What is expected – Tally the lines that contain "overall" and report the total alone.

[Entries taken from a collection]
────────

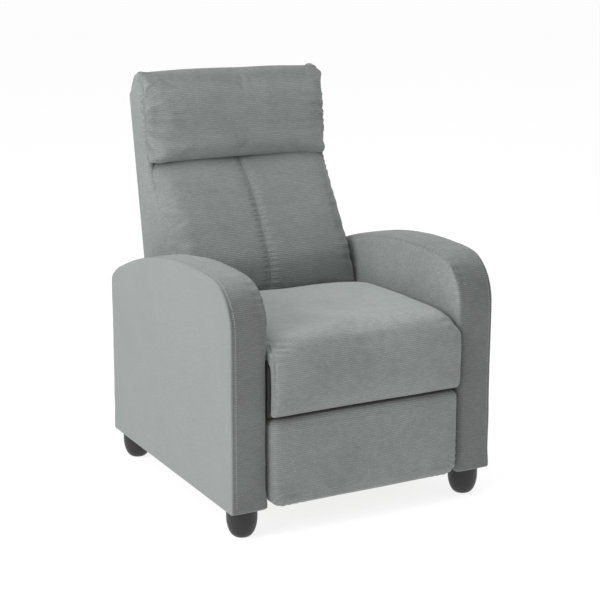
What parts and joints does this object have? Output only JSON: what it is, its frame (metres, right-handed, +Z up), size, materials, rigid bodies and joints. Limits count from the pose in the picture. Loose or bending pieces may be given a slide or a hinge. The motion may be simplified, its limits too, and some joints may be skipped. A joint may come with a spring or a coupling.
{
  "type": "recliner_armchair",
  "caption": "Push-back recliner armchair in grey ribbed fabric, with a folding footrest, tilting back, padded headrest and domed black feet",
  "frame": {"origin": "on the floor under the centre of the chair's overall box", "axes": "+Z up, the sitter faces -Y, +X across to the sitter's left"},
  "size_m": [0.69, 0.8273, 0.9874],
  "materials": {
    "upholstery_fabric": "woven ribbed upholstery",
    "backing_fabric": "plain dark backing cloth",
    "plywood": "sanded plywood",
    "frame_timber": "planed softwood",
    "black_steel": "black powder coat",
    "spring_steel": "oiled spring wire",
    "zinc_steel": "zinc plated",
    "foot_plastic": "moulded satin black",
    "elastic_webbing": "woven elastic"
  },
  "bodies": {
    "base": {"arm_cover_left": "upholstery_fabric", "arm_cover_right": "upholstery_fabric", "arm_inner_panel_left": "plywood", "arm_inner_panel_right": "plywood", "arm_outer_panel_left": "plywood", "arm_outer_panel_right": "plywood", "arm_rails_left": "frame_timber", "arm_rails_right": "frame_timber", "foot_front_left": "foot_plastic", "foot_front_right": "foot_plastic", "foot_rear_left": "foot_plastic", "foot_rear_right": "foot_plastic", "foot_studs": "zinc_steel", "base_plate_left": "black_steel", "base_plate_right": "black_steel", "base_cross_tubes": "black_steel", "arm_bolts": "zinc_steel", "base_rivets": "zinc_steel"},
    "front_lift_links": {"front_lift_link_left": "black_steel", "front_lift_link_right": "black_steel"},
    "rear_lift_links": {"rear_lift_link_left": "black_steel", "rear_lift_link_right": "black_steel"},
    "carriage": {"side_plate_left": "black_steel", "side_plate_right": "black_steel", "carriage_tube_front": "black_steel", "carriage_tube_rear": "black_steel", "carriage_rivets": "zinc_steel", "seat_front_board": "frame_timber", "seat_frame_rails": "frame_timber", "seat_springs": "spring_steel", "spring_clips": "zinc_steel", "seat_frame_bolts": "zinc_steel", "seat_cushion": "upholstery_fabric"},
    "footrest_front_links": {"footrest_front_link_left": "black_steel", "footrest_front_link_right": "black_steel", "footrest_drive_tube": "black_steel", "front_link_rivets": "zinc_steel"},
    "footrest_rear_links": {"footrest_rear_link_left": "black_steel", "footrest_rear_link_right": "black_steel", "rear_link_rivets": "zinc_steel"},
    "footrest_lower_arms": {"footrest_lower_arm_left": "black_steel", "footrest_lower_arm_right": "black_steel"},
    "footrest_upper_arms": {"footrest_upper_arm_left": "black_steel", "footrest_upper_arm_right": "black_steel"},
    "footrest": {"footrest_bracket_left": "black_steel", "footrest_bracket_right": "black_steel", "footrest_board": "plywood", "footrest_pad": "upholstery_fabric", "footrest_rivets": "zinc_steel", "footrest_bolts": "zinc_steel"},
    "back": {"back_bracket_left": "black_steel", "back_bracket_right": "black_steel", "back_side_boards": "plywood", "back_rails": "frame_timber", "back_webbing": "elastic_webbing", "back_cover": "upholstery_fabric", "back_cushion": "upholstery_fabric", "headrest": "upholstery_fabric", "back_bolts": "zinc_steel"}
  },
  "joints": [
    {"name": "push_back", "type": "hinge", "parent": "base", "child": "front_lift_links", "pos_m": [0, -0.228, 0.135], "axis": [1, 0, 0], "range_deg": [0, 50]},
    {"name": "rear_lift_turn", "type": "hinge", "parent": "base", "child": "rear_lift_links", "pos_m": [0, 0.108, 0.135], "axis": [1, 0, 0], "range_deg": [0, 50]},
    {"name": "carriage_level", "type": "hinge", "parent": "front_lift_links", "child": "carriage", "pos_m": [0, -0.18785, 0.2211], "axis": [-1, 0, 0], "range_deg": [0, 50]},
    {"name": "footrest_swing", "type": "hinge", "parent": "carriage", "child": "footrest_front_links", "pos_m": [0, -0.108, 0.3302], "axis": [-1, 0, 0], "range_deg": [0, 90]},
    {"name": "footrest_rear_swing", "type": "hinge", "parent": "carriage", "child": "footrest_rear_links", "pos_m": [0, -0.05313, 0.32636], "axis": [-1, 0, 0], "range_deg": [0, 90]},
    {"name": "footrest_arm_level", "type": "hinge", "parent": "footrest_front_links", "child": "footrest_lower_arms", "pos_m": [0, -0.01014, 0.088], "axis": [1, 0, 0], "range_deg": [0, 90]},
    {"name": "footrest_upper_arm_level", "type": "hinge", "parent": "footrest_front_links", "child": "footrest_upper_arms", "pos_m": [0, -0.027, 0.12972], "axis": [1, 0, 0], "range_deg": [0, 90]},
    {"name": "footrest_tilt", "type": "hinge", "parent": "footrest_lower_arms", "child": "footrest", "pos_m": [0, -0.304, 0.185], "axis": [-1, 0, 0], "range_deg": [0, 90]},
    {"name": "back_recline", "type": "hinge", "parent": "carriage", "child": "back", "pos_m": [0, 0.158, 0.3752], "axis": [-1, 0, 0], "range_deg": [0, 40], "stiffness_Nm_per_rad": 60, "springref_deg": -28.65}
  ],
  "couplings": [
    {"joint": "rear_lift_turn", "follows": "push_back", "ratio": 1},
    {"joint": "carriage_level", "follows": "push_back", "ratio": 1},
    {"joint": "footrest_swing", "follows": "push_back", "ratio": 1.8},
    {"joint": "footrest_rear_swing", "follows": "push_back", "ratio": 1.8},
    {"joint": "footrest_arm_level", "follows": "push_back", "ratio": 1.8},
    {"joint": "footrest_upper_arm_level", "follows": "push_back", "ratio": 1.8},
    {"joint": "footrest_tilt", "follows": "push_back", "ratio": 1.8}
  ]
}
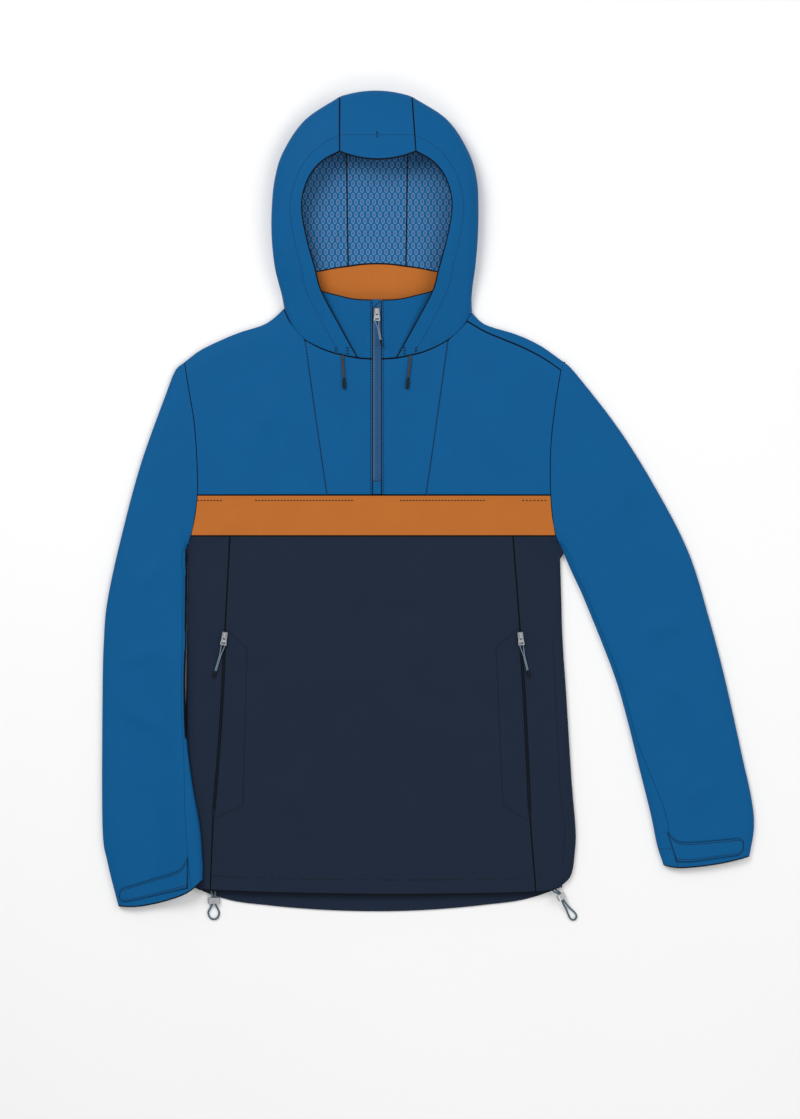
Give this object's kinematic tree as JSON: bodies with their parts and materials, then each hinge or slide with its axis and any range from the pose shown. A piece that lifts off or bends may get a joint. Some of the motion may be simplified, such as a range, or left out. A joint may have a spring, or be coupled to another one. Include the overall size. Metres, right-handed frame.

────────

The result – 2